El período de la esperanza en la negociación ha sido breve. Unos querían hablar en el Congreso sobre las posibilidades constitucionales de mejorar en algo las limitaciones actuales del autogobierno, fruto de una contrastada interpretación restrictiva del espíritu original de la Carta Marga, y los otros pretendían poner sobre la mesa, presidida por un mediador de postín, la convocatoria de un referéndum legal y pactado para saber qué quieren los catalanes tras estos cuarenta años del denominado régimen del 78. Un imposible metafísico sabiendo quiénes dirigen las operaciones por ambos contendientes y conociendo la presión popular para tirar por la calle de en medio que está soportando Puigdemont y las ganas de conseguir una nueva victoria patriótica tras Perejil que rodea a Rajoy.

Aparentemente, por unos días, las estrategias coincidían al entorno de la palabra mágica de la negociación, sin embargo era un espejismo. El presidente de la Generalitat no podía manejar por mucho tiempo el aplazamiento de la puesta en marcha de la república prometida en base a una expectativa de diálogo improbable o una crisis de la deuda que ablandara, vía urgencia financiera, la resistencia del Estado a cualquier otra cosa que no sea la aplicación de la dura ley. El ingreso en prisión de los dos Jordis, atribuida a la dirección de un tumulto que será difícil de probar en su momento, habrá actuado de acelerador de un desenlace prácticamente inevitable, pero el auto no era imprescindible para llegar al punto álgido del conflicto por parte de los independentistas. Incluso para Moncloa habrá resultado un engorro; una campaña para la libertad de "presos políticos" no se contrarresta tan fácilmente.

Ante la disyuntiva del 155 ó 155 planteada por Moncloa para empujarle a la heroicidad, el presidente de la Generalitat optará por la heroicidad

La decisión del Gobierno Rajoy para aplicar el artículo 155 no necesita de ninguna proclamación de independencia ni de la activación de la ley de transitoriedad porque su justificación se remonta al mes de setiembre, al momento en el que la mayoría independentista del Parlament decide romper con el Estado de derecho, la Constitución y el Estatut. Desde aquel día, el Gobierno de la Generalitat está fuera de la ley, según descripción de Felipe VI. Vuelvan a la ley o les regresaremos al redil por la fuerza del 155, dijo la mayoría del Congreso.

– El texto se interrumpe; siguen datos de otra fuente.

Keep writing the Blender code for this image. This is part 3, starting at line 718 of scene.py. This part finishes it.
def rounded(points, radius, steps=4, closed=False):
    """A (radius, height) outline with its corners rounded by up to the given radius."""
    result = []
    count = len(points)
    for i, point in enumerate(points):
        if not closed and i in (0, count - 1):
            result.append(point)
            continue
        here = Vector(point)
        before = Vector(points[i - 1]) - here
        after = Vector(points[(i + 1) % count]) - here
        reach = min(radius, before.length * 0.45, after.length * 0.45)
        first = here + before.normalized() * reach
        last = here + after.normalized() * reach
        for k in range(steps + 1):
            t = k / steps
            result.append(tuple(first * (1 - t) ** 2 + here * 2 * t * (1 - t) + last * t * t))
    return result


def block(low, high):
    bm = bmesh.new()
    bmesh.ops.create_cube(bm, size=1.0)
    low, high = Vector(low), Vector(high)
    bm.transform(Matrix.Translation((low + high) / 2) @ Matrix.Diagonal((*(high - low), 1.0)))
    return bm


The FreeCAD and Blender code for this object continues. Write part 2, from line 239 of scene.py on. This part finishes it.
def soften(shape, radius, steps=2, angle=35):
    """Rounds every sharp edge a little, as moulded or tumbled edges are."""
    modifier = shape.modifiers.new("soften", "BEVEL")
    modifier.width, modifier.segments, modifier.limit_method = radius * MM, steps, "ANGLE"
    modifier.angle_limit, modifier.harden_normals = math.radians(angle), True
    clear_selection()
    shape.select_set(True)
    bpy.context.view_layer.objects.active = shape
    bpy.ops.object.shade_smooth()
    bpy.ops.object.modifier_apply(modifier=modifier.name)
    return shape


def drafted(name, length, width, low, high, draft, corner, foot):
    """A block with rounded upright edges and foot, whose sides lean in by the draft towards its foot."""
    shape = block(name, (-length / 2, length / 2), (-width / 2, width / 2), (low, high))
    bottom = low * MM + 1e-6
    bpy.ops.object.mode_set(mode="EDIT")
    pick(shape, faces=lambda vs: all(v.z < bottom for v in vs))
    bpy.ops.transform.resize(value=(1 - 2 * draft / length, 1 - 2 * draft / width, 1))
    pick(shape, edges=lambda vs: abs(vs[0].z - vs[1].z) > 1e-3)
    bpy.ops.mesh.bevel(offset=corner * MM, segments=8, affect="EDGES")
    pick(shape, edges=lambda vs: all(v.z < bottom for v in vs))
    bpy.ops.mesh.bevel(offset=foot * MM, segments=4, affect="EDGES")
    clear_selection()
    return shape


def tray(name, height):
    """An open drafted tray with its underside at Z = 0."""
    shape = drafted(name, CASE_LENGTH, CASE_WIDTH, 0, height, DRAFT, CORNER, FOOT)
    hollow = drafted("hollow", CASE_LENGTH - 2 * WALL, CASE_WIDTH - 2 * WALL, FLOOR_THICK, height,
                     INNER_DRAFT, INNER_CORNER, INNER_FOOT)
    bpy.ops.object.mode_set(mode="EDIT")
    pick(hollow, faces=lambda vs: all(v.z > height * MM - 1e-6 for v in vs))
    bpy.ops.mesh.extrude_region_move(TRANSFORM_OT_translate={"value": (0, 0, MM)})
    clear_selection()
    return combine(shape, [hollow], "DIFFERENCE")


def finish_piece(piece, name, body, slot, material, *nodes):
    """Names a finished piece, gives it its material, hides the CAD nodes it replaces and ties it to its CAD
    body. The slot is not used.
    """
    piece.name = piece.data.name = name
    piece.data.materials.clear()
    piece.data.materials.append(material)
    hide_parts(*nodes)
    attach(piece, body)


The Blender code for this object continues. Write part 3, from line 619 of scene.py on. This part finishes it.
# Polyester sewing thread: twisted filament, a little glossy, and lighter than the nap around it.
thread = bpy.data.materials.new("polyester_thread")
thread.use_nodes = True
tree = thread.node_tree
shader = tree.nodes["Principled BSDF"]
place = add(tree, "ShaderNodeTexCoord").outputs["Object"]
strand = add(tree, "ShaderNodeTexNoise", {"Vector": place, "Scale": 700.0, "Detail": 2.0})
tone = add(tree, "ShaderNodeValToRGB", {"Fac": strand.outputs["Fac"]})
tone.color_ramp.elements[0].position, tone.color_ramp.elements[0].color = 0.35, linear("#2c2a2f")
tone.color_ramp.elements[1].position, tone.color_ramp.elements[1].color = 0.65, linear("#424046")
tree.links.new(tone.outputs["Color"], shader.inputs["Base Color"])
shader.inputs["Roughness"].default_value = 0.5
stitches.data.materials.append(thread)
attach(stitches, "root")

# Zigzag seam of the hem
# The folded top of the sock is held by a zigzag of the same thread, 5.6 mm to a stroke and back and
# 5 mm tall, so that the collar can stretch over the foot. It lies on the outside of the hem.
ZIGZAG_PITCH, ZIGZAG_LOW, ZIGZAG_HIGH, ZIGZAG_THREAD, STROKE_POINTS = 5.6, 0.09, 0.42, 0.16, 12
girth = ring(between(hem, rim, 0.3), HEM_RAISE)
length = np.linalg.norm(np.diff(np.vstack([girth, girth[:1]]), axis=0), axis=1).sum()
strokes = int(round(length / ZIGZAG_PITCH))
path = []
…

El 155 pues podría haber entrado en escena sin más, hace ya días. Pero se ha ido retardando, porque a pesar de no depender de la DUI, esta declaración debe valorarse como decisiva para demostrar al resto de Estados de derecho de la UE y de la ONU que el Gobierno Puigdemont está fuera de la ley, definitivamente. Y contra una amenaza a la estabilidad de las reglas de juego, todo vale para un Estado de derecho. Esto también lo sabe el presidente de la Generalitat porque se lo habrán dicho sus contactos exteriores: la línea roja de la proclamación no debe cruzarse, si se pretende mantener viva alguna simpatía entre los actores internacionales más influyentes.

La CUP, ERC, las entidades independentistas, el runrún ensordecedor de la decepción de la mayoría de los votantes del 1-O, la jueza de la Audiencia Nacional, la carta del presidente Rajoy, las dificultades para la identificación de un mediador relevante, la inminencia del 155, la fuga empresarial, todo ha jugado en contra del modesto intento contemporizador de Puigdemont. Ante la disyuntiva del 155 ó 155 planteada por Moncloa para empujarle a la heroicidad, el presidente de la Generalitat optará por la heroicidad. La amenaza de la acusación de traición por parte de los suyos es una carga que un independentista de Amer, nacido para la independencia, no puede soportar, ni imaginar. Y entonces, cuadrará el círculo.